Dec 11, 2013

I Will Not Marry You

Every woman in a relationship looks forward to their man proposing to them. That is the ultimate goal in courting, to lead to marriage. What happens when she says no? That's the ultimate dagger in a man's heart, because he's looking forward to making his fiancee his wife, and she says no. When a woman says no, it could be for several reasons: She's not ready for marriage. Let's be honest, marriage is a big responsibility. You have to ask yourself these questions: 1. Can I love this person past their flaws? 2. Am I truly the (wo)man (s)he is looking for? 3. Will I love them through the rough times? 4. Am I, the husband, willing to seek God for direction for my family? 5. Is (s)he willing to put my desires ahead of his? Those 5 questions are what every couple leaning towards marriage should ask.

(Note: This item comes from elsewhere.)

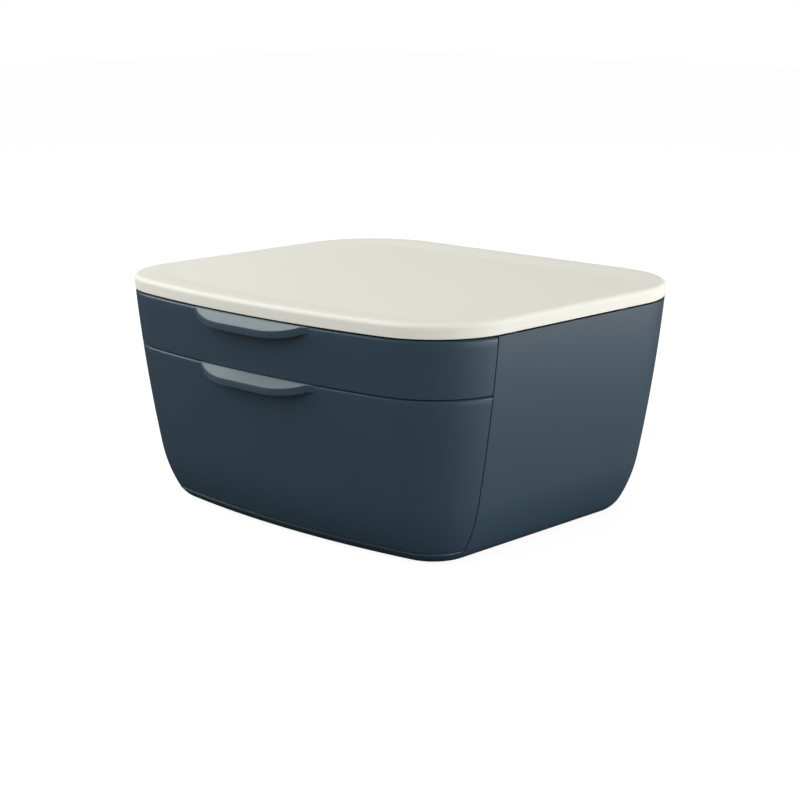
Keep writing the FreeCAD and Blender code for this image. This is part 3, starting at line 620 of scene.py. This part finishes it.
def pull_surface(top, lip, brow, hem):
    """At each x the section runs out over the top, round the brow and down the lip.

    It goes on round the hem, up into the hollow and back to the root inside the face. Where the
    lip meets the face the section shrinks into the wall.
    """
    x = (PULL_STATION - PULL_END_PLAY) * eased(PULL_STEPS)
    edge = float(wall_inset(top))
    face = float(face_y(edge, 0))
    foot = float(face_y(edge + PULL_FOOT_DEPTH, PULL_STATION))
    root = face_y(edge + PULL_ROOT_DEPTH, x)
    limit = root - PULL_LEAST
    out = np.minimum(lip_line(x, lip, foot), limit)
    hollow = np.minimum(lip_line(x, lip, foot, PULL_RIM), limit)
    inner = np.where(np.abs(x) < HOLLOW_REACH, hollow, limit)
    brow = np.minimum(brow, (root - out) * BROW_SHARE)
    hem = np.minimum(hem, (root - out) * HEM_SHARE)
    section = []

    def point(y, z):
        section.append(listed(x, y, z))

    for share in np.linspace(0, 1, 12):
        y = root + (out + brow - root) * share
        point(y, pull_top(y, face, lip, top) - PULL_DROP)
    shoulder = pull_top(out + brow, face, lip, top) - PULL_DROP
    rise = math.sin(math.radians(BROW_START))
    for turn in np.radians(np.linspace(BROW_START, 180, 7)):
        point(out + brow + brow * np.cos(turn), shoulder - brow * (rise - np.sin(turn)))
    low = pull_top(out, face, lip, top) - PULL_LIP
    for turn in np.radians(np.linspace(180, 270, 6)):
        point(out + hem + hem * np.cos(turn), low + hem + hem * np.sin(turn))
    point(np.maximum(inner - hem, out + hem), low)
    point(inner, low + hem * HOLLOW_HEM_SHARE)
    roof = pull_top(inner, face, lip, top) - PULL_SKIN
    point(inner, np.maximum(roof - HOLLOW_CORNER, low))
    for share in np.linspace(0, 1, 5):
        y = inner + (root - inner) * share
        point(y, np.maximum(pull_top(y, face, lip, top) - PULL_SKIN, low))
    points = np.stack(section, axis=1)
    rows, columns = points.shape[:2]
    cap = tuple(range(columns))
    return Surface((points.reshape(-1, 3), grid(rows, columns, round_columns=True)),
                   (points[0], [cap]), (points[-1], [cap[::-1]]))


# Cover

COVER_BOTTOM = 174.7
COVER_TOP = 185.8
COVER_FLARE = 0.7
COVER_ROUND = 3.4
COVER_CREST = 5.0
DISH_RUN = 28.0
DISH_DEPTH = 2.4
COVER_SKIN = 2.6
# the last rings of points before the middle, above and below
DISH_RINGS = (48.0, 60.0)
UNDER_RINGS = (COVER_SKIN, 20.0, 60.0)
COVER_RIB = 2.0
COVER_RIB_DEPTH = 4.0
GUIDE_X = 20.0
GUIDE_SETBACK = 24.0


def cover_surface():
    """Flared side, rolled edge and dish are one section carried round the whole outline.

    The dish falls by half a cosine wave, so it leaves the crest level and meets the flat level.
    """
    loop = whole_path()
    crest = COVER_ROUND - COVER_FLARE
    side = np.linspace((0.0, COVER_BOTTOM), (-COVER_FLARE, COVER_TOP - COVER_ROUND), 5)
    turn = np.radians(np.linspace(180, 90, 12))[:, None]
    centre = crest, COVER_TOP - COVER_ROUND
    roll = centre + COVER_ROUND * np.hstack([np.cos(turn), np.sin(turn)])
    fall = np.linspace(0, 1, 25)
    dish = np.column_stack([
        crest + COVER_CREST + DISH_RUN * fall,
        COVER_TOP - DISH_DEPTH * (1 - np.cos(HALF_TURN * fall)) / 2])
    inner = [(ring, dish[-1, 1]) for ring in DISH_RINGS]
    section = np.vstack([side, roll[1:], dish, inner])
    under = COVER_TOP - DISH_DEPTH - COVER_SKIN
    halfway = (COVER_BOTTOM + under) / 2
    skin = [(0.0, COVER_BOTTOM), (COVER_SKIN, COVER_BOTTOM), (COVER_SKIN, halfway)]
    skin += [(ring, under) for ring in UNDER_RINGS]
    made = Surface(dished_plate(loop, section), dished_plate(loop, skin))
    cover_fittings(made, under)
    return made


def cover_fittings(made, under):
    """Ribs underneath, the upper drawer's stop, two ribs that keep it level, and screw bosses."""
    root = under + COVER_SKIN / 2
    for y in (FRONT_CENTRE[1], (FRONT_CENTRE[1] + REAR_CENTRE[1]) / 2, REAR_CENTRE[1]):
        for x in both_ways((2 * TONGUE_HALF, HALF_WIDTH - DISH_RUN)):
            made.add(*rib(x, around(y, COVER_RIB), root, under - COVER_RIB_DEPTH))
    low = TRAYS["upper"]["tongue"] + TIP_PLAY
    stop = stop_y("upper")
    made.add(*rib((-TONGUE_HALF, TONGUE_HALF), (stop - STOP_RIB, stop), root, low - STOP_DROP))
    for x in both_ways(around(GUIDE_X, COVER_RIB)):
        made.add(*rib(x, (stop - STOP_RIB / 2, REAR_Y - GUIDE_SETBACK), root, low))
    for x in (TAB_X, -TAB_X):
        for y in TAB_Y:
            made.add(*placed(tube(BOSS_RADIUS, PILOT_RADIUS, TAB_TOP, root), (x, y, 0)))


# Trays, shelf and rails

TRAY_INSET = 5.3
TRAY_WALL = 2.2
TRAY_FLOOR = 2.2
TRAY_LAP = 1.3
TRAY_LAP_HEIGHT = 2.5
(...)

The answers to those questions will determine the future progression. Oprah is a good example; her and her man live together but don't want marriage. She says she can't live up to the responsibility of marriage, and I respect that. Not everyone wants the responsibility of marriage, but they want marriage benefits. How good is your relationship with yourself? Do you know you? Are you at peace with yourself? These should be the first questions you ask a person when meeting them. If they can't answer the questions, that doesn't necessarily mean they aren't suitable as a mate. Just make sure they have a willingness to figure these things out and go from there. Your purpose might be to help lead them to that peace or purpose. How well one knows themself determines if they're ready for marriage. If a person's used to being single with no accountability, then marriage wouldn't be a good look. They meet a marriage-minded (wo)man, and things are going smooth until the question is popped: Will you marry me? All of a sudden, crickets chirping. Once things are carefully thought out, (s)he realizes they aren't ready to be tied down, so the woman is crushed because he got her hopes up. The moral of this commentary is to know yourself. Know what you can & can't deal with. If you propose to your spouse, and they say no, end the relationship and both of you go your separate ways.